Esses são os dois países "determinantes" para a construção do bloco, reforça Xavier, mas com a posse de Milei, o Brasil pode acabar isolado dentro do Mercosul. Isto porque, ideologicamente, os governos da Argentina e Uruguai estarão mais próximos — além de tanto Milei como Lacalle Pou já terem ameaçado deixar o bloco.
O atual presidente do Paraguai, Santiago Peña, também desafiou decisões do Mercosul — reforçando, por exemplo, que o acordo com a União Europeia não será prioridade quando assumir a presidência do bloco em janeiro de 2024.
O que fará o Brasil?
"Se o Brasil quiser salvar o Mercosul, vai ter que entrar em concessões. O Brasil vai ser minoria, vai ter que fazer concessões" resume Gidon. Ele ressalta a importância do Mercosul para a estratégia de política externa brasileira.

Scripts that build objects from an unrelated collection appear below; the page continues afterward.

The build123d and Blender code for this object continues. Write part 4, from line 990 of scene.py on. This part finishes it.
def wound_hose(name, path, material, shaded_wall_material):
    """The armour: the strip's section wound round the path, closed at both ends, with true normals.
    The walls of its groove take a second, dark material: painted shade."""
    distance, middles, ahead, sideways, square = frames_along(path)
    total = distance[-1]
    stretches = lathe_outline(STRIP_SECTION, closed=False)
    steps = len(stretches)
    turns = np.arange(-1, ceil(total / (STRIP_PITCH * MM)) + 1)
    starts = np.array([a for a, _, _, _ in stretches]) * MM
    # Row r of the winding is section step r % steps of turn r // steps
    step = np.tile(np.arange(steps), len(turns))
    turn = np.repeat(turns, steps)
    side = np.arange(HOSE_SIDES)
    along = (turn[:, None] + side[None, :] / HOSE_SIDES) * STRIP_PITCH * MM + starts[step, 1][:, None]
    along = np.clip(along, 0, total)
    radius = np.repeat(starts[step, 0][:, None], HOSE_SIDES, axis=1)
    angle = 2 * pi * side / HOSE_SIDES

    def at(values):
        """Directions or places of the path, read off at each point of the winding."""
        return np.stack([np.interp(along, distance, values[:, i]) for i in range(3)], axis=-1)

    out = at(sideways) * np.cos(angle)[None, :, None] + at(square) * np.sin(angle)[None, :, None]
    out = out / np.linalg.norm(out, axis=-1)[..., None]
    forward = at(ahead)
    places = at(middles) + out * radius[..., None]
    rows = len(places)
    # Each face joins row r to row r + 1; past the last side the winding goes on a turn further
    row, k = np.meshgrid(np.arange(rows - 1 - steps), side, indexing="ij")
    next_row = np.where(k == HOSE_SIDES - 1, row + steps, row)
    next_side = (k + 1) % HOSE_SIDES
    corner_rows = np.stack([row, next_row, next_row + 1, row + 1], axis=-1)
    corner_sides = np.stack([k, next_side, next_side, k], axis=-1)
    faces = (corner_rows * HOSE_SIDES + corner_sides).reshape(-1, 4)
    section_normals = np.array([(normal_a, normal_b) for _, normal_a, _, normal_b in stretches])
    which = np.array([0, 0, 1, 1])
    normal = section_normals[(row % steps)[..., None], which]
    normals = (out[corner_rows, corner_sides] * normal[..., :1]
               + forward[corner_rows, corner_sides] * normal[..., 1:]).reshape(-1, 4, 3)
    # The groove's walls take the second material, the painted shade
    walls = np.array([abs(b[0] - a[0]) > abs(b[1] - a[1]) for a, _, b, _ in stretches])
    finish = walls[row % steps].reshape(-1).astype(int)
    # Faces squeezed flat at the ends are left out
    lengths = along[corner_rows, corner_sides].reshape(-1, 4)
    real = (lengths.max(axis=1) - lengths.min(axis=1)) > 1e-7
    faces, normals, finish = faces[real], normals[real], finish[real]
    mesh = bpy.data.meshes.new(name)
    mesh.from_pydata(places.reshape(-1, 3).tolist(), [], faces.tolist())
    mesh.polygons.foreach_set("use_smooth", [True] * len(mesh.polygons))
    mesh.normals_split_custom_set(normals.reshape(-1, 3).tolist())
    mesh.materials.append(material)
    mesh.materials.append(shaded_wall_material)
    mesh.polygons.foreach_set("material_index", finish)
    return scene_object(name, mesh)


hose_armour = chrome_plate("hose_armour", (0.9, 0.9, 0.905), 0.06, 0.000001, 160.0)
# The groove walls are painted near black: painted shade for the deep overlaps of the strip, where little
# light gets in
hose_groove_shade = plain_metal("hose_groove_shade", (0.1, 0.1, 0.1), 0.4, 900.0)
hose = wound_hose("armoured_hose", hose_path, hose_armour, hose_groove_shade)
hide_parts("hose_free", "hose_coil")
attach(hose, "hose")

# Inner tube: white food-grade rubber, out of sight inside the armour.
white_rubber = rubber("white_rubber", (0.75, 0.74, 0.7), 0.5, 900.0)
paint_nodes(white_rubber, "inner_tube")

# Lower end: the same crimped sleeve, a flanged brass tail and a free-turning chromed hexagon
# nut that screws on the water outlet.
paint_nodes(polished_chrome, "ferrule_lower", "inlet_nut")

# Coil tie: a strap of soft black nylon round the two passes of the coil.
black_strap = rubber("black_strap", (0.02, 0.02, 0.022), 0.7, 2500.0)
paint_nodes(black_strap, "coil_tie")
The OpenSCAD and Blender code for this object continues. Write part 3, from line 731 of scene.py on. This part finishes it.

Ele aponta, por exemplo, que mesmo com a importância econômica da relação comercial com a Argentina, a parceria com Uruguai e Paraguai não traz tantos benefícios ao Brasil. Contudo, acaba sendo uma forma de "ganhar lealdade política, inclusive em agendas internacionais".
O bloco permite ainda que o discurso do Brasil, a nível mundial, ganhe força. "Liderar o Mercosul como bloco representativo, direta ou indiretamente, da América do Sul (...) dá nova dimensão", explica Philippe Gidon. Isto porque além dos quatro membros fundadores do Mercosul, outros sete países são associados.
O momento será, então, de colocar na balança se as eventuais concessões feitas caso exista uma reformulação do Mercosul irão valer a pena para o Brasil. Principalmente em um cenário de difícil relação entre o presidente brasileiro e o argentino.
Uribam Xavier cita, por exemplo, o convite feito por Javier Milei para que o ex-presidente Jair Bolsonaro compareça à posse na Argentina. "É uma descortesia com o Brasil e sinaliza que vai ter uma relação de tensionamento. Na diplomacia, é de bom tom não convidar um desafeto do presidente (de outro país)", explica.
Gidon concorda. "A relação pessoal dos dois presidentes será praticamente inexistente, limitada aos protocolos. Claro que as necessidades do lado argentino poderão forçar o Milei a rever. Vai ser mais difícil fomentar desenvolvimento, aprofundamento dessa relação", projeta.
Os próprios pesquisadores admitem, no entanto, a dificuldade em fazer projeções sobre o novo presidente argentino, que classificam como "exótico" e "imprevisível". "Tudo que estamos falando aqui é dentro de uma racionalidade razoável, mas com o Milei nada é razoável", resume Xavier.